At the UN General Assembly meeting on 21 September, Chinese President Xi Jinping also announced an end to international coal project financing.
Maasdorp and other panelists from the public and private sector agreed that it is a challenge for developing countries to overcome the risks that impede large-scale infrastructure spending in those economies that are transitioning to a low-carbon future. With lenders wary, it's tough for these countries to close the investment gap for multi-million-dollar sustainable energy projects as they transition to a net-zero economy.
Evolving role of MDBs
The net-zero transition presents an opportunity for MDBs to revisit their roles and to consider whether their existing business model is being put to optimal use or if there is an opportunity for redesign, Maasdorp said.
Torben Pedersen, CEO of PensionDanmark, which has €36 billion ($42.17 billion) under management, agreed with Maasdorp that MDBs should get involved in helping developing countries.
But he is skeptical about the idea of total redesign, citing the urgency of the situation. "2030 is just eight or nine years away, I don't think we should waste our time with complicated redesigns," Pedersen said.
Pedersen said there should be more public-private partnerships where a sovereign government can back a project, thereby lowering its risk.
HSBC would like to invest in more sustainable infrastructure in developing countries, but "the challenge has been a lack of bankable big sustainable projects," said panelist Celine Herweijer, who is the bank's chief sustainability officer.
Recognizing that traditional MDB financing, which is spread across a number of infrastructure projects, has often been difficult to secure, Herweijer said HSBC is now working with high-profile MDBs to standardize processes that will allow project developers and risk-averse investors to leverage MDBs' balance sheets to raise funds.
In partnership with the World Bank's International Finance Corporation (IFC), the Organisation for Economic Co-operation and Development (OECD), and others, HSBC is creating a financing platform that includes a "fast infra" label that she said will give investors more comfort with the kinds of projects they are investing in and improve access to blended financing by project developers. Blended financing refers to combining public funds with the private capital to back sustainable development, while providing financial returns to investors.
Pooling infrastructure investments
Building on Herweijer's comments, Maasdorp suggested MDBs pool infrastructure investments into a portfolio that will draw more institutional investors instead of asking them to finance a single solar project in Egypt or South Africa. The IFC has such a platform as does the EBRD, he said.
The IFC inked its first certified green loan in Africa in May, which will boost funding for biomass and other renewable projects in South Africa.
Another multilateral agency sought to ramp up climate change adaptation-related investments in Africa earlier this month. Africa Finance Corporation (AFC) plans to raise $2 billion over the coming three years for direct investment in infrastructure projects across the continent that the multilateral agency sees slowing the impact of climate change, it said 14 September.
Banks' role will change
The panelists also agreed that the transition to a net-zero economy will neither be cheap nor easy for emerging and developing economies.
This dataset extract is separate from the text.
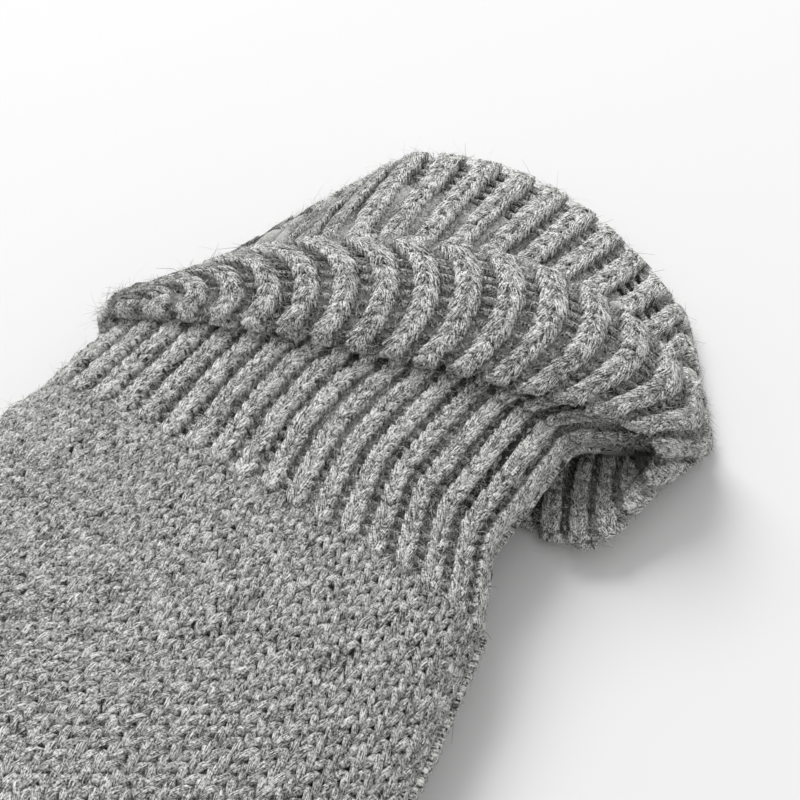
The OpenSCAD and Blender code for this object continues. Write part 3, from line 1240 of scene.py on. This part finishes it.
    def knit(self, stitches: Weave, fabric: Fabric) -> Ground:
        """Knits a piece of fabric.

        Args:
            stitches: Where its stitches are collected.
            fabric: The fabric.

        Returns:
            The ground that lies under them.
        """
        knitter, cloth = self.knitter, fabric.cloth
        if fabric.knit is Knit.RIB:
            knitter.lay_pairs(stitches, cloth, self.rib_stitch, fabric.apex, even=False)
            knitter.lay_bars(stitches, cloth, self.rib_stitch, fabric.fade)
            columns = self.ribs * self.COLUMNS_PER_RIB
            return Ground(self.RIB_DEPTH, fabric.thickness, columns, self.rib_relief(fabric.fade))
        plain = replace(self.plain_stitch, wales=fabric.wales)
        knitter.lay_pairs(stitches, cloth, plain, fabric.apex, even=True)
        columns = max(self.FEWEST_COLUMNS, fabric.wales)
        return Ground(self.PLAIN_DEPTH, fabric.thickness, columns, self.flat_relief)

    def dress(self, fabric: Fabric) -> None:
        """Builds one piece of fabric with its ground, stitches and fibres.

        Args:
            fabric: The fabric.
        """
        knitter, cloth = self.knitter, fabric.cloth
        stitches, fuzz = Weave(), Weave()
        ground = self.knit(stitches, fabric)
        fibres = round(fabric.fibres * self.fluff)
        for brushing in (
            Brushing(fibres * 4, knitter.spike, 0.7, 2.4, 0, 45, radius=0.055),
            Brushing(fibres // 2, knitter.thread, 1.5, 4.5, 5, 50, radius=0.050),
            Brushing(fibres // 12, knitter.long_thread, 2.5, 6.0, 25, 80, radius=0.032, darkest=0.55),
        ):
            knitter.brush(fuzz, cloth, brushing)
        name = self.named(fabric.name)
        pieces = (
            (knitter.lay_ground(f"{name}_ground", cloth, ground, self.mirror), ()),
            (stitches.write(f"{name}_stitches", knitter.wool, self.mirror), fabric.nodes),
            (fuzz.write(f"{name}_fibres", knitter.fibre, self.mirror), ()),
        )
        for piece, nodes in pieces:
            self.tie(piece, nodes, fabric.bend)

    def build_body(self) -> None:
        """Builds the hand, the wrist and the cuff."""
        cuff_nodes = ("cuff_turnback", "cast_on_edge")
        rib, stretch = Knit.RIB, self.stretch
        self.dress(Fabric("hand", ("hand",), self.hand_cloth(), Knit.PLAIN, 6500))
        self.dress(Fabric("wrist", ("wrist_rib",), self.wrist_cloth(), rib, 3000, stretch, fade=0.25))
        self.dress(
            Fabric("mouth", ("cuff_lining",), self.mouth_cloth(), rib, 2800, stretch, thickness=0.45)
        )
        self.dress(
            Fabric("cuff", cuff_nodes, self.turnback_cloth(), rib, 4000, stretch, apex=1, thickness=0.45)
        )

    def build_seam(self, node: str, cloth: Cloth, chain: Legs) -> None:
        """Builds a chain of yarn that joins two edges of knitting.

        Args:
            node: The CAD node that it stands for.
            cloth: The fabric on which it lies.
            chain: Where its loops lie.
        """
        weave = Weave()
        self.knitter.lay_legs(weave, cloth, chain)
        piece = weave.write(self.named(f"{node}_chain"), self.knitter.wool, self.mirror)
        self.tie(piece, (node,), None)

    def build_side_seam(self) -> None:
        """Builds the chain of yarn down the little finger's side."""
        count = self.SIDE_SEAM_LOOPS
        v = (np.arange(count) + 0.5) / count
        u = np.full(count, 0.001)
        chain = Legs(u, v, width=0.011, length=0.020, height=2.0, lean=0.006, sunk=-0.15)
        self.build_seam("side_seam", self.hand_cloth(), chain)

    def digits(self) -> list[Digit]:
        """The five digits, from the thumb to the little finger."""
        base_y = self.knuckle_y - 0.4
        deep = 2.5
        return [
            Digit("thumb", 27.0, 60.0, 0.0, -59.0, -42.72, overlap=3.0, turn=34.0),
            Digit("index", 24.8, 70.0, -0.05, -37.59, base_y, deep),
            Digit("middle", 25.3, 79.0, -0.015, -11.64, base_y, deep),
            Digit("ring", 24.8, 72.0, 0.02, 14.32, base_y, deep),
            Digit("little", 22.4, 57.0, 0.07, 38.81, base_y, deep),
        ]

    def build_digit(self, digit: Digit) -> None:
        """Builds one finger or the thumb, and works out the points just before and just past its base,
        which are passed on as its bend but bend nothing.

        Args:
            digit: Its sizes and place.
        """
        ends = digit.placed(np.array([[0.0, self.BEND_FROM, 0.0], [0.0, self.BEND_TO, 0.0]]))
        start, end = [(self.across_x(x) * MM, y * MM, z * MM) for x, y, z in ends]
        node = digit.name if digit.name == "thumb" else f"{digit.name}_finger"
        nodes = (node, f"{digit.name}_tip_closure")
        bend = (f"{digit.name}_body", start, end)
        cloth = digit.cloth()
        self.dress(
            Fabric(digit.name, nodes, cloth, Knit.PLAIN, self.DIGIT_FIBRES, bend, wales=self.DIGIT_WALES)
        )

    def build_thumb_seam(self) -> None:
        """Builds the ring of yarn where the thumb joins the gusset."""
        thumb = self.digits()[0]
        count = self.THUMB_SEAM_LOOPS
        u = (np.arange(count) + 0.5) / count
        from_end = self.THUMB_SEAM_FROM_END / (thumb.length + thumb.closure + thumb.overlap)
        v = np.full(count, 1 - from_end)
        chain = Legs(u, v, width=0.030, length=0.022, height=1.8, lean=0.012, sunk=0.1)
        self.build_seam("thumb_seam", thumb.cloth(), chain)

    def build(self) -> None:
        """Builds the whole glove."""
        self.build_body()
        self.build_side_seam()
        for digit in self.digits():
            self.build_digit(digit)
        self.build_thumb_seam()
        LOG.info("%s glove: %d pieces", self.side.value, self.pieces)


# ---- The studio ----


@dataclass
class Studio:
    """A pale floor, soft light and the camera, in metres, degrees and watts."""

    target: Point = (0.0102, 0.0444, 0.0191)
    azimuth: float = 34.0
    elevation: float = 50.0
    distance: float = 0.235
    lens: float = 67.5
    floor_size: float = 12.0
    floor_grey: float = 0.78
    key_place: Point = (-1.10, 0.65, 1.30)
    key_size: float = 1.10
    key_power: float = 27.0
    sky_strength: float = 0.66

    def build_floor(self) -> None:
        """Builds the pale floor."""
        bpy.ops.object.select_all(action="DESELECT")
        bpy.ops.mesh.primitive_plane_add(size=self.floor_size)
        floor = bpy.context.object
        floor.name = "floor"
        material, shader = new_material("pale_paper", roughness=0.9, specular=0.1)
        grey = self.floor_grey
        shader.inputs["Base Color"].default_value = (grey, grey, grey, 1.0)
        floor.data.materials.append(material)

    def build_camera(self) -> None:
        """Builds the camera and makes it the scene's."""
        data = bpy.data.cameras.new("camera")
        camera = bpy.data.objects.new("camera", data)
        bpy.context.scene.collection.objects.link(camera)
        turn, rise = math.radians(self.azimuth), math.radians(self.elevation)
        level = math.cos(rise)
        back = Vector((math.sin(turn) * level, -math.cos(turn) * level, math.sin(rise)))
        camera.location = Vector(self.target) + back * self.distance
        camera.rotation_euler = (-back).to_track_quat("-Z", "Y").to_euler()
        data.lens = self.lens
        data.clip_start = 0.01
        bpy.context.scene.camera = camera

    def build_key_light(self) -> None:
        """Builds one soft square light that faces the cuff."""
        data = bpy.data.lights.new("key", "AREA")
        data.size = self.key_size
        data.energy = self.key_power
        light = bpy.data.objects.new("key", data)
        bpy.context.scene.collection.objects.link(light)
        light.location = self.key_place
        aim = Vector(self.target) - Vector(self.key_place)
        light.rotation_euler = aim.to_track_quat("-Z", "Y").to_euler()

    def build_sky(self) -> None:
        """Builds the even white light all round."""
        sky = bpy.data.worlds.new("studio")
        sky.use_nodes = True
        background = sky.node_tree.nodes["Background"]
        background.inputs["Color"].default_value = (1.0, 1.0, 1.0, 1.0)
        background.inputs["Strength"].default_value = self.sky_strength
        bpy.context.scene.world = sky

    def build(self) -> None:
        """Builds the whole studio."""
        self.build_floor()
        self.build_camera()
        self.build_key_light()
        self.build_sky()
        bpy.context.scene.view_settings.view_transform = "Standard"
        LOG.info("studio: floor, camera, key light and sky")


def main() -> None:
    """Builds the studio and both gloves."""
    logging.basicConfig(level=logging.INFO, format="%(message)s")
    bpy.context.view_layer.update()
    Studio().build()
    knitter = Knitter(
        wool=WoolFinish("wool", dark=0.045, middle=0.43, light=0.93).build(),
        # The ground's greys are lower than the yarn's: painted shade for the gaps between stitches and ribs
        ground=WoolFinish("wool_ground_painted_shade", dark=0.04, middle=0.22, light=0.50).build(),
        fibre=FibreFinish("wool_fibre", dark=0.07, light=0.80).build(),
        leg=model_leg(),
        spike=model_spike(),
        thread=model_fibre(3),
        long_thread=model_fibre(5),
        random=np.random.default_rng(7),
    )
    Glove(Side.RIGHT, knitter).build()
    Glove(Side.LEFT, knitter, fluff=0.35).build()


if __name__ == "__main__":
    main()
And, HSBC's Herweijer noted, it won't be easy for banks that have committed to net zero because that will require a wholesale change in business practices. It will mean engaging with institutional clients about their climate transition plans, judging their plans, plus advising them on what investments to make and where, she added.
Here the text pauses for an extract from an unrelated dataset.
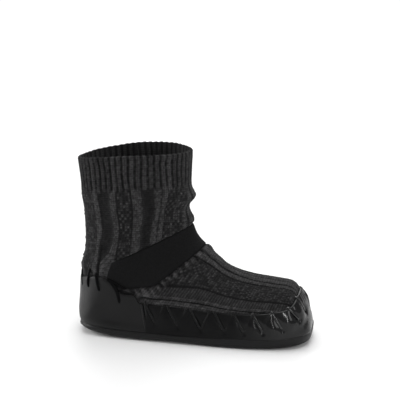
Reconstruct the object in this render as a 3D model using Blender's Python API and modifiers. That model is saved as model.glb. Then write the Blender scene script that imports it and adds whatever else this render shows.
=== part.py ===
"""Slipper sock: a knitted ankle sock with a leather moccasin foot, for the right foot.

The toe points along +X, the outer side of the foot is -Y and +Z is up. The origin is on the floor,
under the middle of the shoe. One function gives the form that the sock fills, ring by ring from the
toe, under the instep and up the leg. Every piece is cut between two sizes of that form, so that the
leather, the band and the sole lie on the knit with one even gap.
"""
import math
from collections import namedtuple

import bmesh
import bpy
from mathutils import Vector

# Driving sizes of the form, in metres. They are the outside of the knit.
FORM_LENGTH = 0.250
BALL_WIDTH = 0.087
HEEL_WIDTH = 0.073
INSTEP_HEIGHT = 0.0910
SHAFT_HEIGHT = 0.1960
SHAFT_WIDTH = 0.098
TOE_SPRING = 0.0040
HEEL_LIFT = 0.0060
TOE_SWAY = 0.0040

# Sizes of the pieces, in metres
KNIT_WALL = 0.0028
LEATHER_WALL = 0.0018
BAND_WALL = 0.0012
SOLE_THICKNESS = 0.0040
SOLE_LIP = 0.0007
HEEL_LIP = 0.0016
SOLE_RIM_HEIGHT = 0.0105
SOLE_SPARE = 0.0006  # cut off flat again at the floor
SOLE_SQUARENESS = 1.5  # 1 keeps the form's own round edge
INSOLE_THICKNESS = 0.0030
COUNTER_HEIGHT = 0.0660
WRAP_HEIGHT = 0.0380
SIDE_SEAM_X = 0.0820  # from the form's back end
SIDE_SEAM_LEAN = 0.0050
VAMP_END_X = 0.2390  # where the knit ends over the toes
BAND_WIDTH = 0.0265
BAND_FOOT_WIDTH = 0.0465
CLEARANCE = 0.0003
SEAM_GAP = 0.0004

# How finely the form is cut into faces
AROUND = 36
STEPS_AT_TOE = 1
STEPS_ELSEWHERE = 2
CURVE_STEPS = 4
SHARP_ANGLE = math.radians(40)

KNIT_COLOUR = (0.030, 0.030, 0.031, 1.0)
BAND_COLOUR = (0.009, 0.009, 0.009, 1.0)
LEATHER_COLOUR = (0.011, 0.011, 0.012, 1.0)
SOLE_COLOUR = (0.014, 0.014, 0.015, 1.0)
INSOLE_COLOUR = (0.045, 0.043, 0.041, 1.0)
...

In emerging countries, she said, the challenge increases exponentially when conversations revolve around the changing energy mix. "How do you retire coal assets in Asian economies that in some cases are just 10 years old?" Herweijer said.
Although the investment community has made strides to incorporate climate risk into its decision-making, it is still missing a key piece when it comes to energy transition, and that is social inequity, Maasdorp said.
"Social inequity is not seen as a systemic risk going forward," Maasdorp said.
As a South African native, Maasdorp pointed to his country's official unemployment rate, which is hovering around 34.4%, and said the provinces where coal mining and coal-fired generation is the mainstay would be hit hard by the transition to a fossil-free economy.
"I can just see dislocation, the immense economic and social impacts that the climate transition will have in the country where I am from," he said, calling on MDBs to work with developing countries towards a "just transition."
The question is no longer whether the transition to net zero will occur, but rather how quickly, who will lead, and who will be left behind, John Morton, climate counsellor to US Secretary of the Treasury Janet Yellen, observed in his opening remarks at the WEF discussion. "And these are questions not just of environmental consequence, but of tremendous economic consequence," he said.